BEGIN Source records
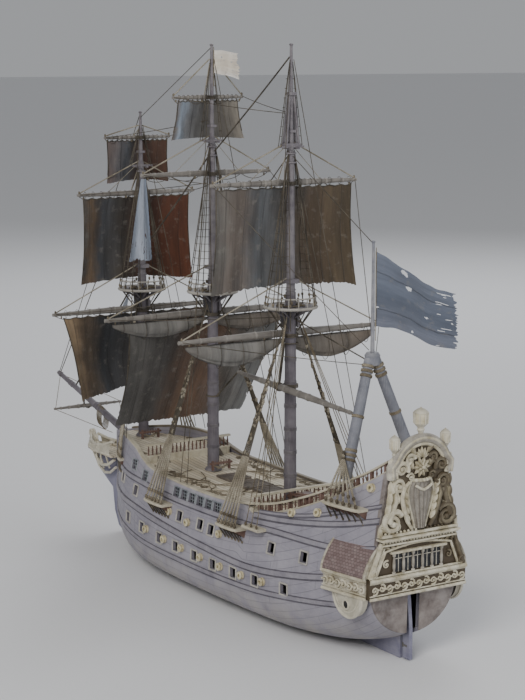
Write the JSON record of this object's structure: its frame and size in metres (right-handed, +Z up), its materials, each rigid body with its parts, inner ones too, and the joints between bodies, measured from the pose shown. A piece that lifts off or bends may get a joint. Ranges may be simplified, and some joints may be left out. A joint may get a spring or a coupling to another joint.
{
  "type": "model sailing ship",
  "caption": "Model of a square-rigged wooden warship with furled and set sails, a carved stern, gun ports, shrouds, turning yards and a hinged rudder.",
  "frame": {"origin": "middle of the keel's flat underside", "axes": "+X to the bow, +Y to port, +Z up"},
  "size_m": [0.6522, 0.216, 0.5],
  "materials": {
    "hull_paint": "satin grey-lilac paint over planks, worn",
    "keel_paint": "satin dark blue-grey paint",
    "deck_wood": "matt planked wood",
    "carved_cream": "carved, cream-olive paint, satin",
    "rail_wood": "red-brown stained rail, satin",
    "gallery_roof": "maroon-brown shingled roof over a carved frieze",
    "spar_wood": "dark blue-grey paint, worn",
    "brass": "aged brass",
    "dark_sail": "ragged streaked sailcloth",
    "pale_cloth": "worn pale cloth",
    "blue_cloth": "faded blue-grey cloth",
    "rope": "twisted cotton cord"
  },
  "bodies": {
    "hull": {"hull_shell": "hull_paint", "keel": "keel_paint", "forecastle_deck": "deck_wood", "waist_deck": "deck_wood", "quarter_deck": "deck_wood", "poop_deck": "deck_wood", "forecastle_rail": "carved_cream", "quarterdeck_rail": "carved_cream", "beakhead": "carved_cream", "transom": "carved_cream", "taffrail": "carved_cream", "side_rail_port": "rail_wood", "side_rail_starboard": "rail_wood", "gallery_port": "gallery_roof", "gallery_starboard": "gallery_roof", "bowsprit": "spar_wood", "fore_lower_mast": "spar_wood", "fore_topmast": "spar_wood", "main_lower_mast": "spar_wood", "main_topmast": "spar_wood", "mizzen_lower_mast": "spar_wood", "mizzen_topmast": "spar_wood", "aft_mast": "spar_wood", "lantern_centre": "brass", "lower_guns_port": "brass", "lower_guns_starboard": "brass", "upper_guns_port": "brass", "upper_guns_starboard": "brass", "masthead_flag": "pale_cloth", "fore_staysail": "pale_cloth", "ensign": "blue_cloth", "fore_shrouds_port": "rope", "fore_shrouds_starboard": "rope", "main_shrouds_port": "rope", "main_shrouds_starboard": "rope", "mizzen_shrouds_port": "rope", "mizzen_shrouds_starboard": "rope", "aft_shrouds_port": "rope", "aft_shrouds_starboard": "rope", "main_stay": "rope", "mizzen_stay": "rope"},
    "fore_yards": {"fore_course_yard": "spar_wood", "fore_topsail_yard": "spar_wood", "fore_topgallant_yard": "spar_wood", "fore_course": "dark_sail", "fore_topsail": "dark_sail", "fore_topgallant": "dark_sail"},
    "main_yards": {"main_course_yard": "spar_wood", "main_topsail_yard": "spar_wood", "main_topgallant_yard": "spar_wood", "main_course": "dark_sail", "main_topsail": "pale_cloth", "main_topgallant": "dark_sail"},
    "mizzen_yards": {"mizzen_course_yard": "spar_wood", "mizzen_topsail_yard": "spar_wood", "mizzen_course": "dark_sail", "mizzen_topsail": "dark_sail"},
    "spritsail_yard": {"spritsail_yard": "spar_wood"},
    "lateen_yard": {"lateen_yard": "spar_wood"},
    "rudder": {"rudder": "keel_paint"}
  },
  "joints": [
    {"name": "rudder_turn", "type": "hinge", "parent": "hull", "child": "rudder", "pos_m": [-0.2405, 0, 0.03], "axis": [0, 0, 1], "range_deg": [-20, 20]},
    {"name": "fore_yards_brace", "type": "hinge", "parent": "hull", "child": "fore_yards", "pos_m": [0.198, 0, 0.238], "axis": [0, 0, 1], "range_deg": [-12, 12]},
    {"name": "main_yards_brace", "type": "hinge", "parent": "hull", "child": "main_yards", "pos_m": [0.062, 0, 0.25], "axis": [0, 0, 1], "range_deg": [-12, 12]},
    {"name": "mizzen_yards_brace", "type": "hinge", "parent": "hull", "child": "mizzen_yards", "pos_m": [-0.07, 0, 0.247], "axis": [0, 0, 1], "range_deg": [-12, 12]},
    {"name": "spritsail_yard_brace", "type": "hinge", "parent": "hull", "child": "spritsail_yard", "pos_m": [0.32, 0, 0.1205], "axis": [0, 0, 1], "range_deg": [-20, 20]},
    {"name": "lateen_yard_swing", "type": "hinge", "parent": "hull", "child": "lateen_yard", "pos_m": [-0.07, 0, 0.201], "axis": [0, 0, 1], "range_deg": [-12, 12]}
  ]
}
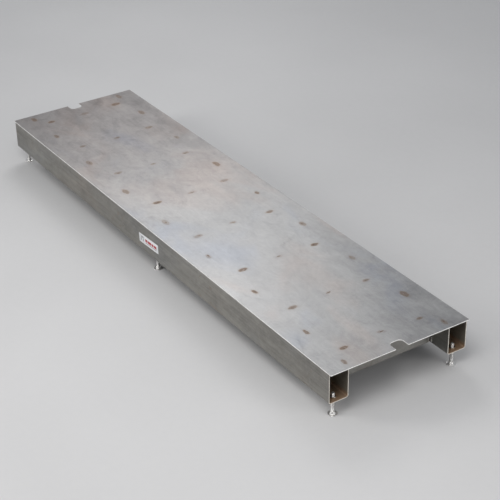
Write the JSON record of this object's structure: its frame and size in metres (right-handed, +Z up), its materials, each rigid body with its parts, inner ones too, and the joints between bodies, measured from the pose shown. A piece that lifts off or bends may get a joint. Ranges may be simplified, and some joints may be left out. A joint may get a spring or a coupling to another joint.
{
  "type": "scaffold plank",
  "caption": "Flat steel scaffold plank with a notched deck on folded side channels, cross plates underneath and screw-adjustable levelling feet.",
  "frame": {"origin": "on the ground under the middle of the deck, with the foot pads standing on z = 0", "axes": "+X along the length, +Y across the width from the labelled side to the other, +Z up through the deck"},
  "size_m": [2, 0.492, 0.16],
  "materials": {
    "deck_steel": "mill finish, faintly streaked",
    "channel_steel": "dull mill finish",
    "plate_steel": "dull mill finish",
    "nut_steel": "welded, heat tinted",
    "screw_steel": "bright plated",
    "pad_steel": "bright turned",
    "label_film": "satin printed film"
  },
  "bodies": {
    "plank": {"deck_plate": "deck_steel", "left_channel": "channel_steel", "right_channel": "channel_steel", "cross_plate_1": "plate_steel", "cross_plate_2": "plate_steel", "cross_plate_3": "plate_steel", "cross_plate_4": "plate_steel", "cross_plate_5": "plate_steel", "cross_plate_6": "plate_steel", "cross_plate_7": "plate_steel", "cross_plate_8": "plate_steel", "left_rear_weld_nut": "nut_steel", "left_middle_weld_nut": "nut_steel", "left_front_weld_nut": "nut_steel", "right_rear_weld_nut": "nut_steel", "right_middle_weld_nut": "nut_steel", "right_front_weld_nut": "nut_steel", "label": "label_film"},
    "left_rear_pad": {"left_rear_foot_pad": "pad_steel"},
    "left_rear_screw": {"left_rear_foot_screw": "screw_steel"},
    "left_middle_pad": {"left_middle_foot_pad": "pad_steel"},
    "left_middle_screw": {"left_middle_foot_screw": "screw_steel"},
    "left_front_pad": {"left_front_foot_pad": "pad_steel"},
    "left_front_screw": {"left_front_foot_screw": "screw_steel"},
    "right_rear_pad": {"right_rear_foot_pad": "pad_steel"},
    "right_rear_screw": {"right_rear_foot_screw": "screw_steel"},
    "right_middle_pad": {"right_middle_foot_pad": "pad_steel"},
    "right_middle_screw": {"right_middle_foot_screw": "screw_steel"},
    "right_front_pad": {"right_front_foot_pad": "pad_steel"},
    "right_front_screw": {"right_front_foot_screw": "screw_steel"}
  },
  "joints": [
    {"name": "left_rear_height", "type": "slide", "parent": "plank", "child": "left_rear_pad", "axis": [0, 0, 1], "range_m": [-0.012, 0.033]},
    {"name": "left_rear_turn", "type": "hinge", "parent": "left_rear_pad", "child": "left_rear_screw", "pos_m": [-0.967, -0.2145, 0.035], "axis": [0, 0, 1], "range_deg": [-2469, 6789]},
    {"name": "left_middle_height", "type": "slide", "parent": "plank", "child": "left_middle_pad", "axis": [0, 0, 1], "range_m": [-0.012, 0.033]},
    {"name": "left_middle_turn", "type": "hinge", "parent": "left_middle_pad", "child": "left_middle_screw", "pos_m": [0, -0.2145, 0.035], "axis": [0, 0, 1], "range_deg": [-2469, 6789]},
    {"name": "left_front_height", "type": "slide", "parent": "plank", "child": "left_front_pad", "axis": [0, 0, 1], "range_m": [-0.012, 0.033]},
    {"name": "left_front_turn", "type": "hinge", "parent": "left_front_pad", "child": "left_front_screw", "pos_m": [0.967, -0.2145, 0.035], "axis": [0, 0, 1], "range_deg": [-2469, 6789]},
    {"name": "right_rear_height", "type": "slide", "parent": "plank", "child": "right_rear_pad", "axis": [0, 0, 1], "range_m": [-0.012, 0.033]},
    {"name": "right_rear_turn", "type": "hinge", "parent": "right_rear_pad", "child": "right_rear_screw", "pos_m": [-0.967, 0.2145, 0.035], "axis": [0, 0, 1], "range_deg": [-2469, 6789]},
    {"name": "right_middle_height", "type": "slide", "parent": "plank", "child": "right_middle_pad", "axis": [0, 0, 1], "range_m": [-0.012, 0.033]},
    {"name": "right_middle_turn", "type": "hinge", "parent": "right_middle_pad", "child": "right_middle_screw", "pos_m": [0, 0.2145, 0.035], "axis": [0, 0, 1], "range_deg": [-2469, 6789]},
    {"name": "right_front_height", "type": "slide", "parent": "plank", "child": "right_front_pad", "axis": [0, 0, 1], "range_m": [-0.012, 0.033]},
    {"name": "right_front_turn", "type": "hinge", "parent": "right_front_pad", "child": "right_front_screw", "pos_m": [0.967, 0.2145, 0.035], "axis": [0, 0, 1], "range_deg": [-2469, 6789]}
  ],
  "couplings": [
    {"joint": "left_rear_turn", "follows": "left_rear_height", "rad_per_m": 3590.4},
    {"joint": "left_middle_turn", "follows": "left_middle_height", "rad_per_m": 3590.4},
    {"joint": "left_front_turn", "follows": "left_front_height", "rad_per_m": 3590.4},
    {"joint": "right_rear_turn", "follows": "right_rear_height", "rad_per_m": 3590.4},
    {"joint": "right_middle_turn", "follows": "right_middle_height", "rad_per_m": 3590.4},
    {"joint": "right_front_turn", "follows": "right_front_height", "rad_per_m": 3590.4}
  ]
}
END Source records
• [Task]: Scan the material line by line and report each one that contains "with".

• [Final answer]:
Write the JSON record of this object's structure: its frame and size in metres (right-handed, +Z up), its materials, each rigid body with its parts, inner ones too, and the joints between bodies, measured from the pose shown. A piece that lifts off or bends may get a joint. Ranges may be simplified, and some joints may be left out. A joint may get a spring or a coupling to another joint.
  "caption": "Model of a square-rigged wooden warship with furled and set sails, a carved stern, gun ports, shrouds, turning yards and a hinged rudder.",
Write the JSON record of this object's structure: its frame and size in metres (right-handed, +Z up), its materials, each rigid body with its parts, inner ones too, and the joints between bodies, measured from the pose shown. A piece that lifts off or bends may get a joint. Ranges may be simplified, and some joints may be left out. A joint may get a spring or a coupling to another joint.
  "caption": "Flat steel scaffold plank with a notched deck on folded side channels, cross plates underneath and screw-adjustable levelling feet.",
  "frame": {"origin": "on the ground under the middle of the deck, with the foot pads standing on z = 0", "axes": "+X along the length, +Y across the width from the labelled side to the other, +Z up through the deck"},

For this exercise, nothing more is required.